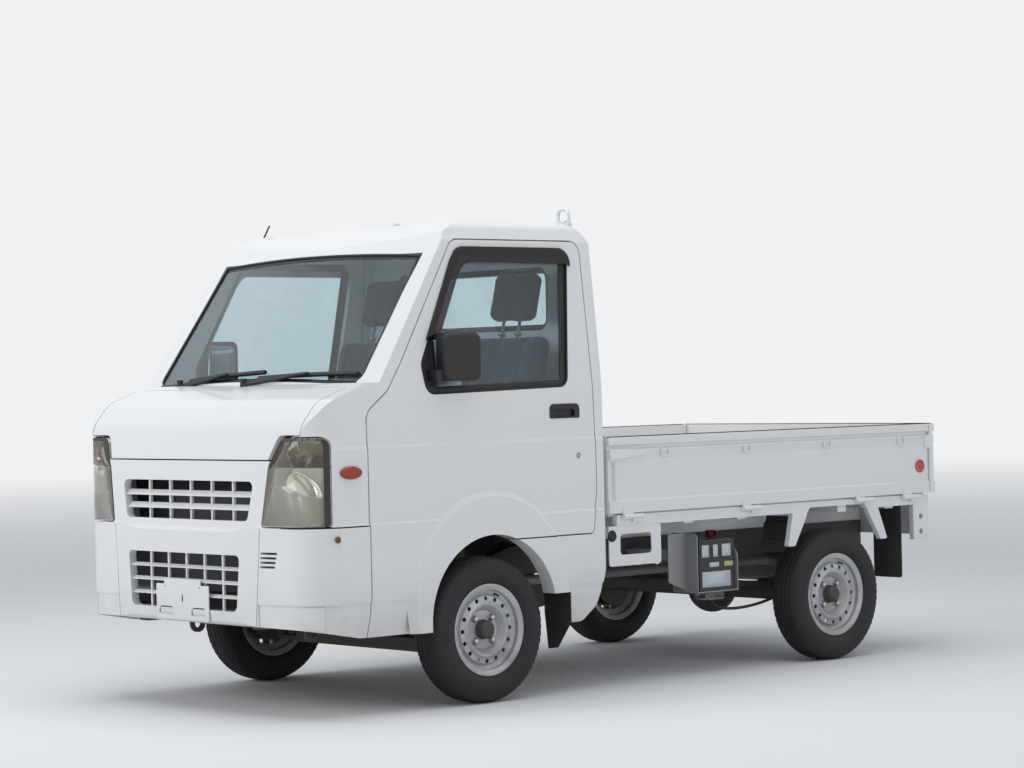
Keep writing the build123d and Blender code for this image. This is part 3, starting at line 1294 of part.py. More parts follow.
for name, side, y in wheel_table:
    x = side * HALF_TRACK
    with BuildPart() as rim:
        add(wheel_solid(rim_rows, x, y, side))
        with BuildSketch(Plane(origin=(x, y, AXLE_Z), z_dir=(side, 0, 0))):
            with PolarLocations(VENT_PITCH_R, VENT_COUNT):
                Circle(VENT_R)
        extrude(amount=HALF_RIM, mode=Mode.SUBTRACT)
    save(rim, "rim_" + name)
    with BuildPart() as tyre:
        add(wheel_solid(tyre_rows, x, y, side))
    save(tyre, "tyre_" + name)

# Bed deck on its sills, with the side rails, the hinge leaves and the rear posts
HINGE_X = GATE_OUT_X + 2.0
HINGE_Z = 648.0
HINGE_R = 10.0
HINGE_LEAF = 52.0
HINGE_SHARES = (0.064, 0.415, 0.776, 0.934)
DECK_WALL = 10.0
DECK_HALF = GATE_IN_X - SEAM
RAIL_SIDE_TOP = DECK_Z - 6.0
RAIL_SIDE_LOW = 614.0
RELIEF_Z = 632.0
RELIEF_HALF = 180.0
LEG_WALL = 22.0
LEG_LOW_Z = 481.0
POST_LOW_Z = 466.0
POST_LENGTH = 98.0
FLOOR_RIB = 3.0
RIB_COUNT = 15
RAIL_SIDE_X = HINGE_X - HINGE_R - 2.0
TAIL_FACE_Y = TAIL_Y - 9.0
TAIL_IN_FACE_Y = TAIL_FACE_Y - TAIL_WALL
TAIL_HINGE_Y = TAIL_FACE_Y + 2.0
GATE_REAR_Y = TAIL_IN_FACE_Y - SEAM
HEAD_WALL = 22.0
DECK_FRONT_Y = BED_FRONT_Y + HEAD_WALL + SEAT_GAP
DECK_BACK_Y = TAIL_IN_FACE_Y - SEAM
BEARER_SHARES = (0.085, 0.244, 0.403, 0.563, 0.722, 0.881)
BED_LENGTH = DECK_BACK_Y - BED_FRONT_Y
SILL_WALL = 50.0
BEARER_Z = 604.0


def hinge_barrel_x(side, y, length):
    """Round hinge barrel along a side gate's lower edge."""
    with BuildPart() as barrel:
        with BuildSketch(Plane(origin=(side * HINGE_X, y, HINGE_Z), z_dir=(0, 1, 0))):
            Circle(HINGE_R)
        extrude(amount=length)
    return barrel.part


# Side rail under each gate, its legs round the rear wheel and the post at the rear: y, z, corner radius
side_rail_rows = [
    (BED_FRONT_Y + 45, RAIL_SIDE_LOW, 4),
    (BED_FRONT_Y + 45, RAIL_SIDE_TOP, 4),
    (DECK_BACK_Y, RAIL_SIDE_TOP, 0),
    (DECK_BACK_Y, RAIL_SIDE_LOW, 0),
    (REAR_AXLE_Y + RELIEF_HALF, RAIL_SIDE_LOW, 8),
    (REAR_AXLE_Y + RELIEF_HALF - 12, RELIEF_Z, 8),
    (REAR_AXLE_Y - RELIEF_HALF + 12, RELIEF_Z, 8),
    (REAR_AXLE_Y - RELIEF_HALF, RAIL_SIDE_LOW, 8),
]
front_leg_rows = [
    (REAR_AXLE_Y - 268, RAIL_SIDE_LOW + 10, 0),
    (REAR_AXLE_Y - 302, LEG_LOW_Z, 6),
    (REAR_AXLE_Y - 260, LEG_LOW_Z, 6),
    (REAR_AXLE_Y - 186, RAIL_SIDE_LOW - 12, 30),
    (REAR_AXLE_Y - 184, RAIL_SIDE_LOW + 10, 0),
]
rear_leg_rows = [
    (REAR_AXLE_Y + 184, RAIL_SIDE_LOW + 10, 0),
    (REAR_AXLE_Y + 188, RAIL_SIDE_LOW - 8, 20),
    (REAR_AXLE_Y + 268, LEG_LOW_Z, 6),
    (REAR_AXLE_Y + 310, LEG_LOW_Z, 6),
    (REAR_AXLE_Y + 250, RAIL_SIDE_LOW + 10, 0),
]
post_rows = [
    (DECK_BACK_Y - POST_LENGTH, RAIL_SIDE_LOW + 10, 0),
    (DECK_BACK_Y - POST_LENGTH, POST_LOW_Z, 6),
    (DECK_BACK_Y, POST_LOW_Z, 6),
    (DECK_BACK_Y, RAIL_SIDE_LOW + 10, 0),
]
rib_pitch = 2 * DECK_HALF / (RIB_COUNT + 1)

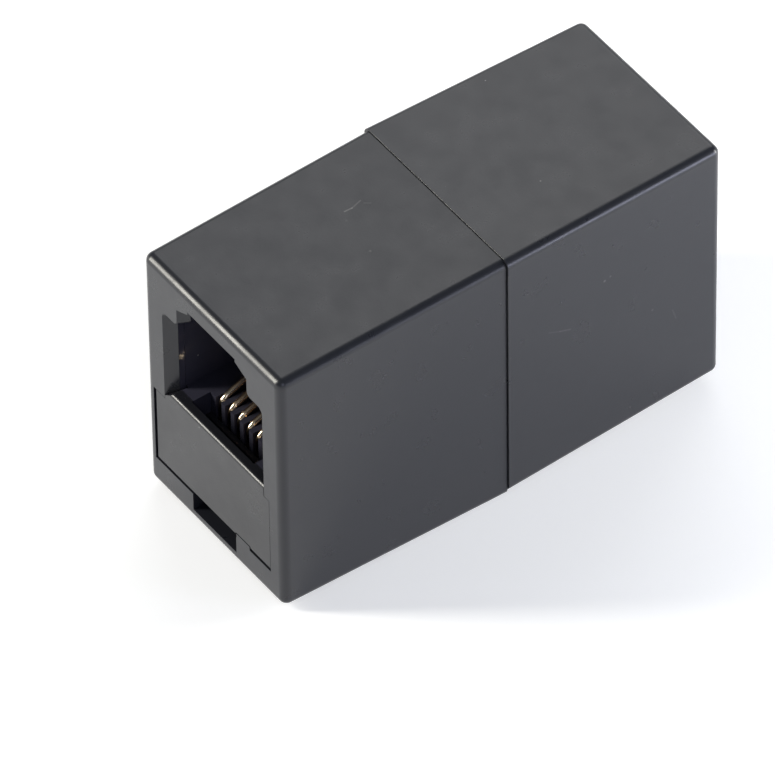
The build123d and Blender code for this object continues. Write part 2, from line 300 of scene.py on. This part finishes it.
def polished_core_painted_light():
    """Core box, polished and with painted light: Mask is 1 in a box of Half Size about Centre, else 0."""
    group = bpy.data.node_groups.new("polished_core_painted_light", "ShaderNodeTree")
    given, made = sockets(
        group,
        {"Coordinates": "Vector", "Centre": "Vector", "Half Size": "Vector"},
        {"Mask": "Float"},
    )
    link = group.links.new
    off = add(group, "VectorMath", operation="SUBTRACT")
    link(given["Coordinates"], off.inputs[0])
    link(given["Centre"], off.inputs[1])
    distance = add(group, "VectorMath", operation="ABSOLUTE")
    link(off.outputs[0], distance.inputs[0])
    room = add(group, "VectorMath", operation="SUBTRACT")
    link(given["Half Size"], room.inputs[0])
    link(distance.outputs[0], room.inputs[1])
    apart = add(group, "SeparateXYZ")
    link(room.outputs[0], apart.inputs["Vector"])
    flat = add(group, "Math", operation="MINIMUM")
    link(apart.outputs["X"], flat.inputs[0])
    link(apart.outputs["Y"], flat.inputs[1])
    least = add(group, "Math", operation="MINIMUM")
    link(flat.outputs[0], least.inputs[0])
    link(apart.outputs["Z"], least.inputs[1])
    mask = add(group, "MapRange", from_min=-core_fade * MM, from_max=core_fade * MM)
    link(least.outputs[0], mask.inputs["Value"])
    link(mask.outputs["Result"], made["Mask"])
    return group


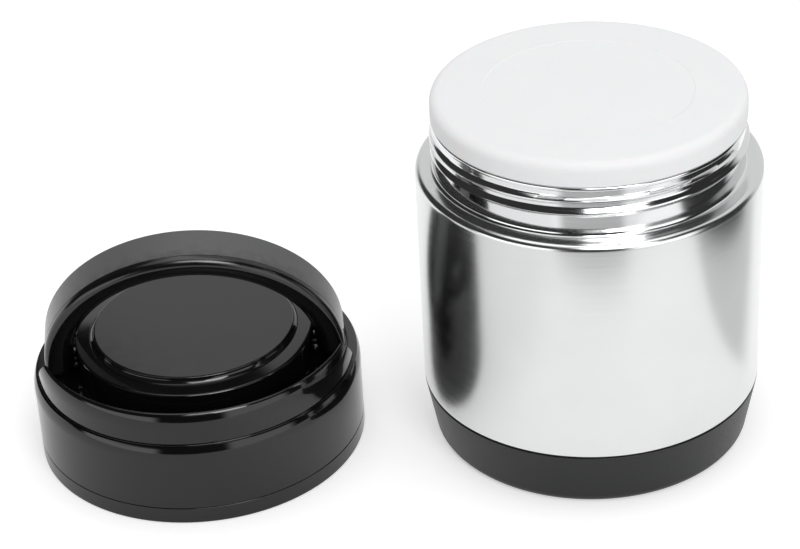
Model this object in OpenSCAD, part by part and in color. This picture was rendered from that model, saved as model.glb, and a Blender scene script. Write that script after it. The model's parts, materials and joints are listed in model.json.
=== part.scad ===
// Insulated food jar with its insulated inner lid in the mouth and its screw
// lid standing beside it. The screw lid carries a half-ring handle that swings
// on two pins and folds into a ring channel round the lid's boss.
// Millimetres, +Z up, origin at the middle of the jar's foot.

/* [Jar body] */
// Outside diameter of the steel body
body_d = 100; // [92:1:116]
// Height of the steel shoulder above the table
shoulder_h = 88; // [75:1:130]
// Width of the flat shoulder between body and neck
shoulder_w = 5.5; // [5.4:0.1:7]
// Rounding between the body and the shoulder
shoulder_round = 1.6; // [1:0.1:2.2]
// Thickness of the outer steel wall
shell_wall = 1; // [0.8:0.1:1.2]

/* [Neck and thread] */
// Height of the neck above the shoulder
neck_h = 15.4; // [14:0.2:20]
// Fillet at the foot of the neck
neck_fillet = 1.2; // [0.6:0.1:1.8]
// Height of the rolled lip at the mouth
lip_h = 1.4; // [1:0.1:2]
// How far the rolled lip stands out from the neck
lip_over = 0.4; // [0.2:0.1:0.5]
// Rise of the thread in one turn
thread_pitch = 4; // [3.6:0.1:4.4]
// Number of turns of thread on the neck
thread_turns = 1.5; // [1.25:0.25:1.75]
// How far the thread stands out from the neck
thread_depth = 1.1; // [0.8:0.1:1.2]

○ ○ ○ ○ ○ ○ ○

§ **Directive**
Word for word, reproduce the listing above from its start up to and including the line that has "return barrel.part". Give only those lines.

§ **The solution**
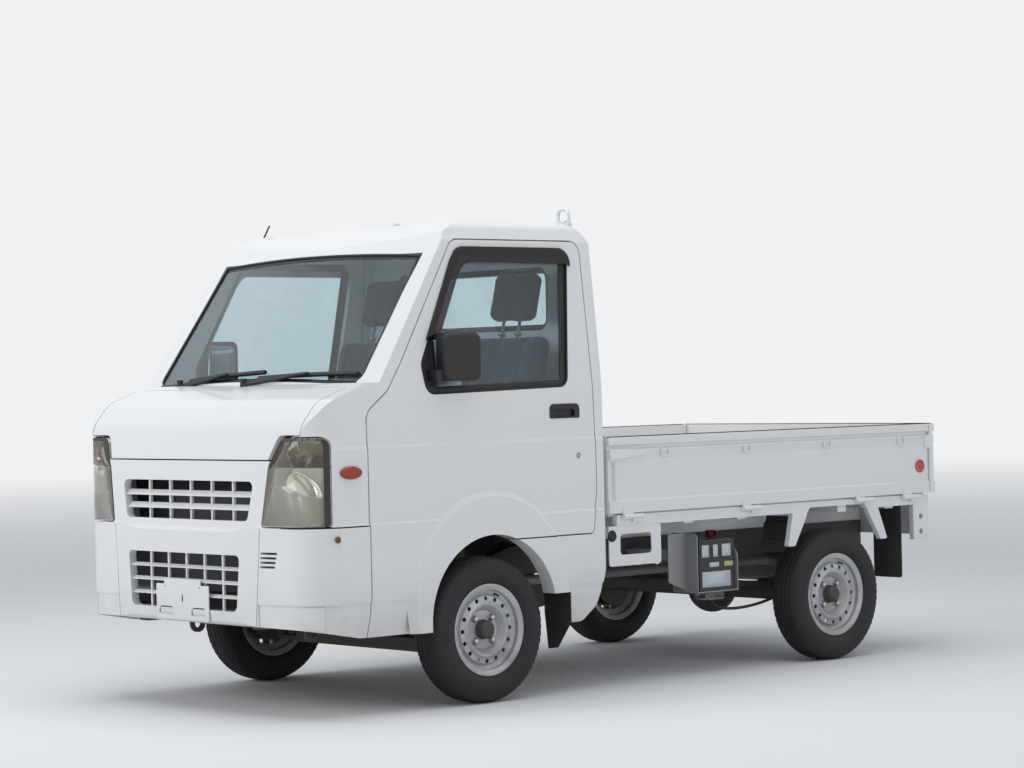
Keep writing the build123d and Blender code for this image. This is part 3, starting at line 1294 of part.py. More parts follow.
for name, side, y in wheel_table:
    x = side * HALF_TRACK
    with BuildPart() as rim:
        add(wheel_solid(rim_rows, x, y, side))
        with BuildSketch(Plane(origin=(x, y, AXLE_Z), z_dir=(side, 0, 0))):
            with PolarLocations(VENT_PITCH_R, VENT_COUNT):
                Circle(VENT_R)
        extrude(amount=HALF_RIM, mode=Mode.SUBTRACT)
    save(rim, "rim_" + name)
    with BuildPart() as tyre:
        add(wheel_solid(tyre_rows, x, y, side))
    save(tyre, "tyre_" + name)

# Bed deck on its sills, with the side rails, the hinge leaves and the rear posts
HINGE_X = GATE_OUT_X + 2.0
HINGE_Z = 648.0
HINGE_R = 10.0
HINGE_LEAF = 52.0
HINGE_SHARES = (0.064, 0.415, 0.776, 0.934)
DECK_WALL = 10.0
DECK_HALF = GATE_IN_X - SEAM
RAIL_SIDE_TOP = DECK_Z - 6.0
RAIL_SIDE_LOW = 614.0
RELIEF_Z = 632.0
RELIEF_HALF = 180.0
LEG_WALL = 22.0
LEG_LOW_Z = 481.0
POST_LOW_Z = 466.0
POST_LENGTH = 98.0
FLOOR_RIB = 3.0
RIB_COUNT = 15
RAIL_SIDE_X = HINGE_X - HINGE_R - 2.0
TAIL_FACE_Y = TAIL_Y - 9.0
TAIL_IN_FACE_Y = TAIL_FACE_Y - TAIL_WALL
TAIL_HINGE_Y = TAIL_FACE_Y + 2.0
GATE_REAR_Y = TAIL_IN_FACE_Y - SEAM
HEAD_WALL = 22.0
DECK_FRONT_Y = BED_FRONT_Y + HEAD_WALL + SEAT_GAP
DECK_BACK_Y = TAIL_IN_FACE_Y - SEAM
BEARER_SHARES = (0.085, 0.244, 0.403, 0.563, 0.722, 0.881)
BED_LENGTH = DECK_BACK_Y - BED_FRONT_Y
SILL_WALL = 50.0
BEARER_Z = 604.0


def hinge_barrel_x(side, y, length):
    """Round hinge barrel along a side gate's lower edge."""
    with BuildPart() as barrel:
        with BuildSketch(Plane(origin=(side * HINGE_X, y, HINGE_Z), z_dir=(0, 1, 0))):
            Circle(HINGE_R)
        extrude(amount=length)
    return barrel.part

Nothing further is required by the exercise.